Change the reporting timezone to the timezone of the host
that is the source of the performance metrics, as identified
via either the -h option or the first named set of archives
(as described above for the -a option).
-Z timezone, --timezone=timezone
Change the reporting timezone to timezone in the format of
the environment variable TZ as described in environ(7).
-?, --help
Display usage message and exit.
The following example expressions demonstrate some of the
capabilities of the inference engine.
The directory $PCP_DEMOS_DIR/pmie contains a number of other
annotated examples of pmie expressions.
The variable delta controls expression evaluation frequency.

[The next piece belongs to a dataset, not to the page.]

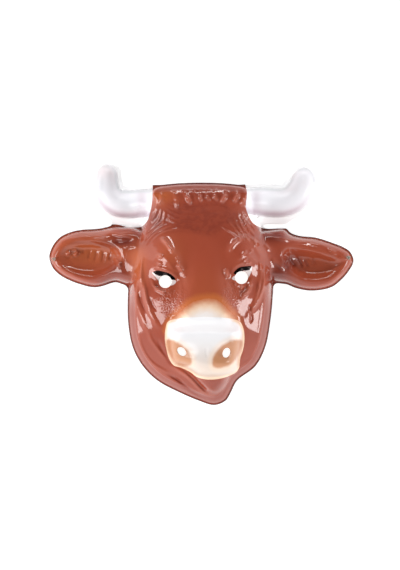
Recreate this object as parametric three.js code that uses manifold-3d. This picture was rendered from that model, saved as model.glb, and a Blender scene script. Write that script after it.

Specify that subsequent expressions be evaluated once a second,
until further notice:
delta = 1 sec;
If the total context switch rate exceeds 10000 per second per CPU,
then display an alarm notifier:
kernel.all.pswitch / hinv.ncpu > 10000 count/sec
-> alarm "high context switch rate %v";
If the high context switch rate is sustained for 10 consecutive
samples, then launch top(1) in an xterm(1) window to monitor
processes, but do this at most once every 5 minutes:
all_sample (
kernel.all.pswitch @0..9 > 10 Kcount/sec * hinv.ncpu
) -> shell 5 min "xterm -e 'top'";
The following rules are evaluated once every 20 seconds:
delta = 20 sec;
If any disk is performing more than 60 I/Os per second, then print
a message identifying the busy disk to standard output and launch
dkvis(1):
some_inst (
disk.dev.total > 60 count/sec
) -> print "busy disks:" " %i" &
shell 5 min "dkvis";
Refine the preceding rule to apply only between the hours of 9am
and 5pm, and to require 3 of 4 consecutive samples to exceed the
threshold before executing the action:
$hour >= 9 && $hour <= 17 &&
some_inst (
75 %_sample (
disk.dev.total @0..3 > 60 count/sec
)
) -> print "disks busy for 20 sec:" " [%h]%i";
The following two rules are evaluated once every 10 minutes:
delta = 10 min;
If either the / or the /usr filesystem is more than 95% full,
display an alarm popup, but not if it has already been displayed
during the last 4 hours:
filesys.free #'/dev/root' /
filesys.capacity #'/dev/root' < 0.05
-> alarm 4 hour "root filesystem (almost) full";
filesys.free #'/dev/usr' /
filesys.capacity #'/dev/usr' < 0.05
-> alarm 4 hour "/usr filesystem (almost) full";
The following rule requires a machine that supports the lmsensors
metrics. If the machine environment temperature rises more than 2
degrees over a 10 minute interval, write an entry in the system
log:
lmsensors.coretemp_isa.temp1 @0 - lmsensors.coretemp_isa.temp1 @1 > 2
-> alarm "temperature rising fast" &
syslog "machine room temperature rise alarm";
And something interesting if you have performance problems with
your Oracle database:
// back to 30sec evaluations
delta = 30 sec;
sid = "ptg1"; # $ORACLE_SID setting
lid = "223"; # latch ID from v$latch
lru = "#'$sid/$lid cache buffers lru chain'";
host = ":moomba.melbourne.sgi.com";
gets = "oracle.latch.gets $host $lru";
total = "oracle.latch.gets $host $lru +
oracle.latch.misses $host $lru +
oracle.latch.immisses $host $lru";
$total > 100 && $gets / $total < 0.2
-> alarm "high lru latch contention in database $sid";
The following ruleset will emit exactly one message depending on
the availability and value of the 1-minute load average.
delta = 1 minute;
ruleset
kernel.all.load #'1 minute' > 10 * hinv.ncpu ->
print "extreme load average %v"
else kernel.all.load #'1 minute' > 2 * hinv.ncpu ->
print "moderate load average %v"
unknown ->
print "load average unavailable"
otherwise ->
print "load average OK"
;
The following rule will emit a message when some filesystem is
more than 75% full and is filling at a rate that if sustained
would fill the filesystem to 100% in less than 30 minutes.
some_inst (
100 * filesys.used / filesys.capacity > 75 &&
filesys.used + 30min * (rate filesys.used) > filesys.capacity
) -> print "filesystem will be full within 30 mins:" " %i";
If the metric mypmda.errors counts errors then the following rule
will emit a message if the rate of errors exceeds 1 per second
provided the error count is less than 100.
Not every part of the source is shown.